_WHAT YOU SHOULD DO_
From the records below, extract only the lines running from the line with "Continue the OpenSCAD" to the line with "bpy.context.scene.collection.objects.link(floor)", both lines included, reproducing them exactly.

_DATA PROVIDED_
________________

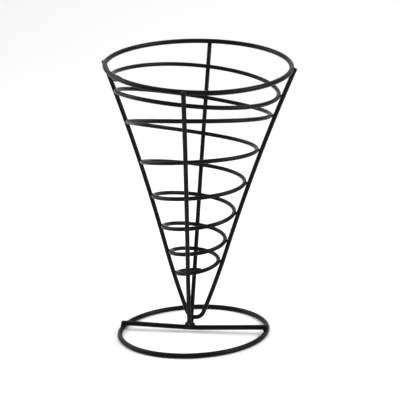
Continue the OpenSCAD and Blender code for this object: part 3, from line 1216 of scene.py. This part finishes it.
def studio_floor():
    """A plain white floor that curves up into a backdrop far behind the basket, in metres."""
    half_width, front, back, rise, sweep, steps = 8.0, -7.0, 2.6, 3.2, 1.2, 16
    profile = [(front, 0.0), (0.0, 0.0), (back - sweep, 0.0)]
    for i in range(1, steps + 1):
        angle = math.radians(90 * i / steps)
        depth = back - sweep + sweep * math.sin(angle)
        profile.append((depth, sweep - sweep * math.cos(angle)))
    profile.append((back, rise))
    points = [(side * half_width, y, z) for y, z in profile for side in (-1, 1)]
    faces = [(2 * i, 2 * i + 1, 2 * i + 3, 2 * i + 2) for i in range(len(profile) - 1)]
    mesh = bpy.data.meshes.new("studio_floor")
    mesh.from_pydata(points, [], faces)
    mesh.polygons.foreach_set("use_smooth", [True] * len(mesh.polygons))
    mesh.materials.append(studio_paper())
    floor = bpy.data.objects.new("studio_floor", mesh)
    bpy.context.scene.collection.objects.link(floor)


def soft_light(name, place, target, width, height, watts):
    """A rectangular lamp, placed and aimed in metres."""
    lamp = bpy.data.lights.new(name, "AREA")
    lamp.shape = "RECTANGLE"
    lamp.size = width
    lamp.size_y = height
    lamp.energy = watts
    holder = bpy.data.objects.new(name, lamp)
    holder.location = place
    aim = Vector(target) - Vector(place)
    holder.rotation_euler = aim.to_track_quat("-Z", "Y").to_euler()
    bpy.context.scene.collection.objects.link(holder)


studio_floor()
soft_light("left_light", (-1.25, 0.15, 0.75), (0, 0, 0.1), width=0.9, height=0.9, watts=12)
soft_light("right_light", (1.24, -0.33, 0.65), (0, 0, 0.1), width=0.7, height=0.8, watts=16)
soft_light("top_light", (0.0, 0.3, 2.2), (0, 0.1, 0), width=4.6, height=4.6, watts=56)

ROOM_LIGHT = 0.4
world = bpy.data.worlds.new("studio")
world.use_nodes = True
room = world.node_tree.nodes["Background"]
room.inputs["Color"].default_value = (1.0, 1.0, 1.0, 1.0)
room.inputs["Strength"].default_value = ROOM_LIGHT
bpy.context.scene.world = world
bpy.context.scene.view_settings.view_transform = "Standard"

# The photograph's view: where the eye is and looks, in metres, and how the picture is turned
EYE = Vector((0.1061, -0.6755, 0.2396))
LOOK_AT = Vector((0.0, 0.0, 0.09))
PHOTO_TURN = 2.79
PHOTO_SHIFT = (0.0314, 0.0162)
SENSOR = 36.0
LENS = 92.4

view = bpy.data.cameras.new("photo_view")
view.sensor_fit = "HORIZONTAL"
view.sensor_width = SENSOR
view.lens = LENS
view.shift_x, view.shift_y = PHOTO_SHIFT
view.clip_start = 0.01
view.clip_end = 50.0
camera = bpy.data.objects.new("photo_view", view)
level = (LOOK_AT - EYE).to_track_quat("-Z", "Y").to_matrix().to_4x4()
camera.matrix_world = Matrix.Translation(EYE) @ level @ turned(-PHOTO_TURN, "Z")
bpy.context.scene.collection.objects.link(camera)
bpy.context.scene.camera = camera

________________

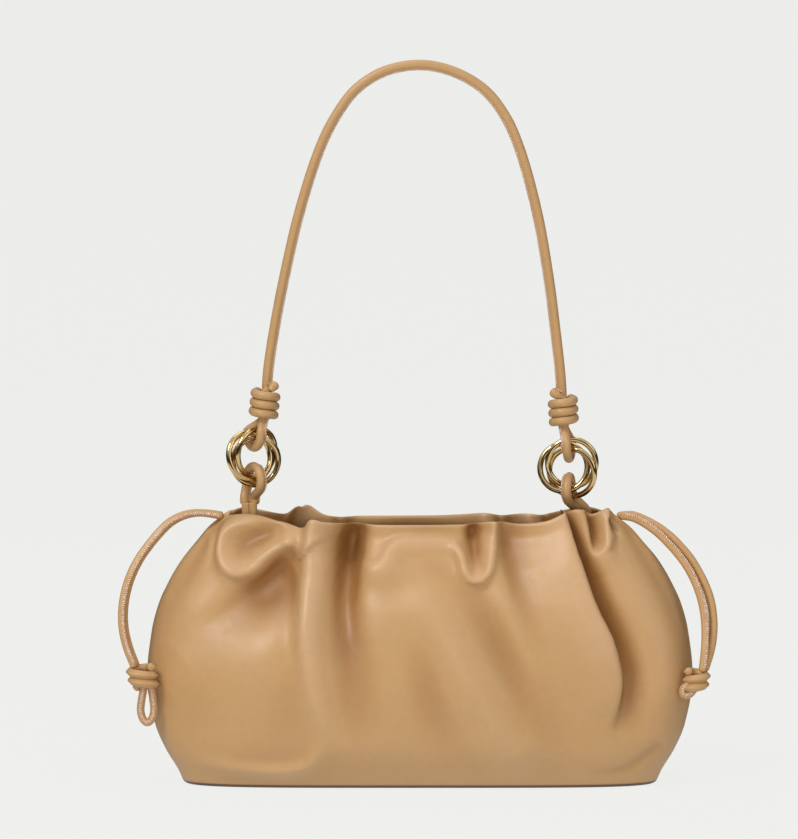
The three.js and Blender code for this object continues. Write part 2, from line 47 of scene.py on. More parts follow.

________________

_OUTPUT OF THE TASK_
Continue the OpenSCAD and Blender code for this object: part 3, from line 1216 of scene.py. This part finishes it.
def studio_floor():
    """A plain white floor that curves up into a backdrop far behind the basket, in metres."""
    half_width, front, back, rise, sweep, steps = 8.0, -7.0, 2.6, 3.2, 1.2, 16
    profile = [(front, 0.0), (0.0, 0.0), (back - sweep, 0.0)]
    for i in range(1, steps + 1):
        angle = math.radians(90 * i / steps)
        depth = back - sweep + sweep * math.sin(angle)
        profile.append((depth, sweep - sweep * math.cos(angle)))
    profile.append((back, rise))
    points = [(side * half_width, y, z) for y, z in profile for side in (-1, 1)]
    faces = [(2 * i, 2 * i + 1, 2 * i + 3, 2 * i + 2) for i in range(len(profile) - 1)]
    mesh = bpy.data.meshes.new("studio_floor")
    mesh.from_pydata(points, [], faces)
    mesh.polygons.foreach_set("use_smooth", [True] * len(mesh.polygons))
    mesh.materials.append(studio_paper())
    floor = bpy.data.objects.new("studio_floor", mesh)
    bpy.context.scene.collection.objects.link(floor)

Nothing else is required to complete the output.